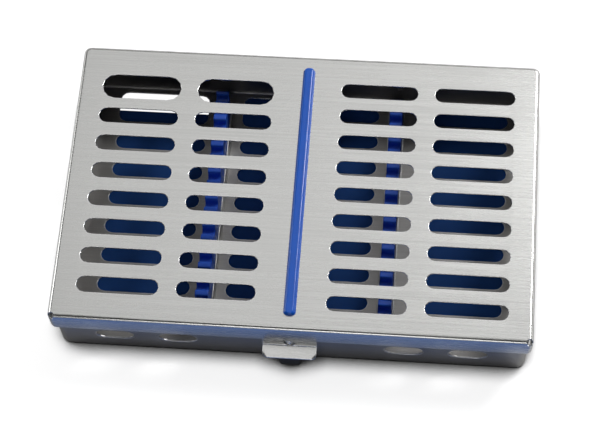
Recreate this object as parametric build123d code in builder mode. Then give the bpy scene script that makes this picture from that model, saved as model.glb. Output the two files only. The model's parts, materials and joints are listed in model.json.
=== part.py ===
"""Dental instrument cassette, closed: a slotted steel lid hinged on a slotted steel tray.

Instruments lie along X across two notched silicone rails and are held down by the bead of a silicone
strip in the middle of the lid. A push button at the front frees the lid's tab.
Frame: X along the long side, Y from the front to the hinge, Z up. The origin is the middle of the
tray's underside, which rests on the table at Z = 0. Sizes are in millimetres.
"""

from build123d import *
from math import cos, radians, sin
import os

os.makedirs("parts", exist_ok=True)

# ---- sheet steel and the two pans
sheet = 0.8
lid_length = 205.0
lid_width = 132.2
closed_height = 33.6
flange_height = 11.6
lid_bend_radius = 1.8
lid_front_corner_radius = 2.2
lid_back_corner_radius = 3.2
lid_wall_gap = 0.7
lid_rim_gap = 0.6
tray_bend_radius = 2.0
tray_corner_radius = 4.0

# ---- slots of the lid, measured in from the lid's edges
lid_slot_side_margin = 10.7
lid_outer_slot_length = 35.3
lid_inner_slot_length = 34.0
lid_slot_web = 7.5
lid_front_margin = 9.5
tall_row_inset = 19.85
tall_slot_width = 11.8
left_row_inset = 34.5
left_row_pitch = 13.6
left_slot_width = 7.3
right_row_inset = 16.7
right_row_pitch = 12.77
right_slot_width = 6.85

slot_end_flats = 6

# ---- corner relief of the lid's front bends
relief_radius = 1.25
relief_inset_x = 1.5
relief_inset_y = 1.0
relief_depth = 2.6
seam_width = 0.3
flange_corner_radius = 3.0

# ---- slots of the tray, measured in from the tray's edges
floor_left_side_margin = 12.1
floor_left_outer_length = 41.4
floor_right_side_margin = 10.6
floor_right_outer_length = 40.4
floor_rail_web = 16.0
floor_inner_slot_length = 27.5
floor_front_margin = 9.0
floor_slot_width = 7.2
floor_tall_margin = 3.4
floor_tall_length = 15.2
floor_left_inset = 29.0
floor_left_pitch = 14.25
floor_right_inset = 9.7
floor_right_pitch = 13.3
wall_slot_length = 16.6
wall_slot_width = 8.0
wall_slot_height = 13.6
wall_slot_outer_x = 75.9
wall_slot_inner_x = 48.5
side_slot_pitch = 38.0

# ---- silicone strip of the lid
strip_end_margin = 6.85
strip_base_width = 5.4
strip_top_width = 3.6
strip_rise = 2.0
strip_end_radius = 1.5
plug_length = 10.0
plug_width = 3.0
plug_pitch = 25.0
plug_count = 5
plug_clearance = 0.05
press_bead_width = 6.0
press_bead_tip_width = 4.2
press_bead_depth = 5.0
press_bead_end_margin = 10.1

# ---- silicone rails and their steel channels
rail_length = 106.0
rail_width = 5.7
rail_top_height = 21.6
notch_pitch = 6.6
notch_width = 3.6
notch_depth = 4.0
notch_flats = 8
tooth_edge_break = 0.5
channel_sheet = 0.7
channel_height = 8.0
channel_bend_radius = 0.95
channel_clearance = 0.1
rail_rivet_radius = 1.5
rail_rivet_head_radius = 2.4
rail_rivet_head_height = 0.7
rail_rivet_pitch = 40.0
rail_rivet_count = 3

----

WRITTEN EXERCISE:
Go through the listing above and restate it word for word.

RESPONSE TO THIS TASK:
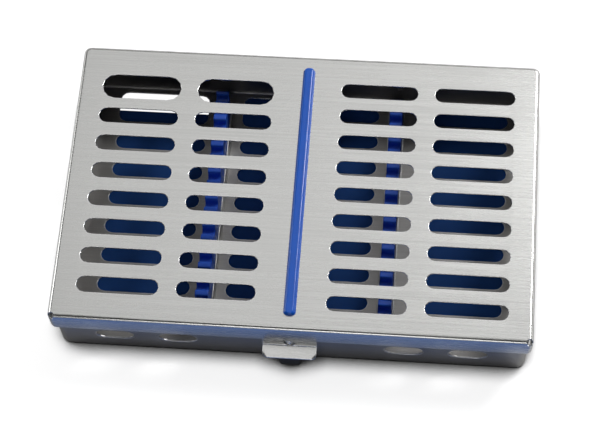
Recreate this object as parametric build123d code in builder mode. Then give the bpy scene script that makes this picture from that model, saved as model.glb. Output the two files only. The model's parts, materials and joints are listed in model.json.
=== part.py ===
"""Dental instrument cassette, closed: a slotted steel lid hinged on a slotted steel tray.

Instruments lie along X across two notched silicone rails and are held down by the bead of a silicone
strip in the middle of the lid. A push button at the front frees the lid's tab.
Frame: X along the long side, Y from the front to the hinge, Z up. The origin is the middle of the
tray's underside, which rests on the table at Z = 0. Sizes are in millimetres.
"""

from build123d import *
from math import cos, radians, sin
import os

os.makedirs("parts", exist_ok=True)

# ---- sheet steel and the two pans
sheet = 0.8
lid_length = 205.0
lid_width = 132.2
closed_height = 33.6
flange_height = 11.6
lid_bend_radius = 1.8
lid_front_corner_radius = 2.2
lid_back_corner_radius = 3.2
lid_wall_gap = 0.7
lid_rim_gap = 0.6
tray_bend_radius = 2.0
tray_corner_radius = 4.0

# ---- slots of the lid, measured in from the lid's edges
lid_slot_side_margin = 10.7
lid_outer_slot_length = 35.3
lid_inner_slot_length = 34.0
lid_slot_web = 7.5
lid_front_margin = 9.5
tall_row_inset = 19.85
tall_slot_width = 11.8
left_row_inset = 34.5
left_row_pitch = 13.6
left_slot_width = 7.3
right_row_inset = 16.7
right_row_pitch = 12.77
right_slot_width = 6.85

slot_end_flats = 6

# ---- corner relief of the lid's front bends
relief_radius = 1.25
relief_inset_x = 1.5
relief_inset_y = 1.0
relief_depth = 2.6
seam_width = 0.3
flange_corner_radius = 3.0

# ---- slots of the tray, measured in from the tray's edges
floor_left_side_margin = 12.1
floor_left_outer_length = 41.4
floor_right_side_margin = 10.6
floor_right_outer_length = 40.4
floor_rail_web = 16.0
floor_inner_slot_length = 27.5
floor_front_margin = 9.0
floor_slot_width = 7.2
floor_tall_margin = 3.4
floor_tall_length = 15.2
floor_left_inset = 29.0
floor_left_pitch = 14.25
floor_right_inset = 9.7
floor_right_pitch = 13.3
wall_slot_length = 16.6
wall_slot_width = 8.0
wall_slot_height = 13.6
wall_slot_outer_x = 75.9
wall_slot_inner_x = 48.5
side_slot_pitch = 38.0

# ---- silicone strip of the lid
strip_end_margin = 6.85
strip_base_width = 5.4
strip_top_width = 3.6
strip_rise = 2.0
strip_end_radius = 1.5
plug_length = 10.0
plug_width = 3.0
plug_pitch = 25.0
plug_count = 5
plug_clearance = 0.05
press_bead_width = 6.0
press_bead_tip_width = 4.2
press_bead_depth = 5.0
press_bead_end_margin = 10.1

# ---- silicone rails and their steel channels
rail_length = 106.0
rail_width = 5.7
rail_top_height = 21.6
notch_pitch = 6.6
notch_width = 3.6
notch_depth = 4.0
notch_flats = 8
tooth_edge_break = 0.5
channel_sheet = 0.7
channel_height = 8.0
channel_bend_radius = 0.95
channel_clearance = 0.1
rail_rivet_radius = 1.5
rail_rivet_head_radius = 2.4
rail_rivet_head_height = 0.7
rail_rivet_pitch = 40.0
rail_rivet_count = 3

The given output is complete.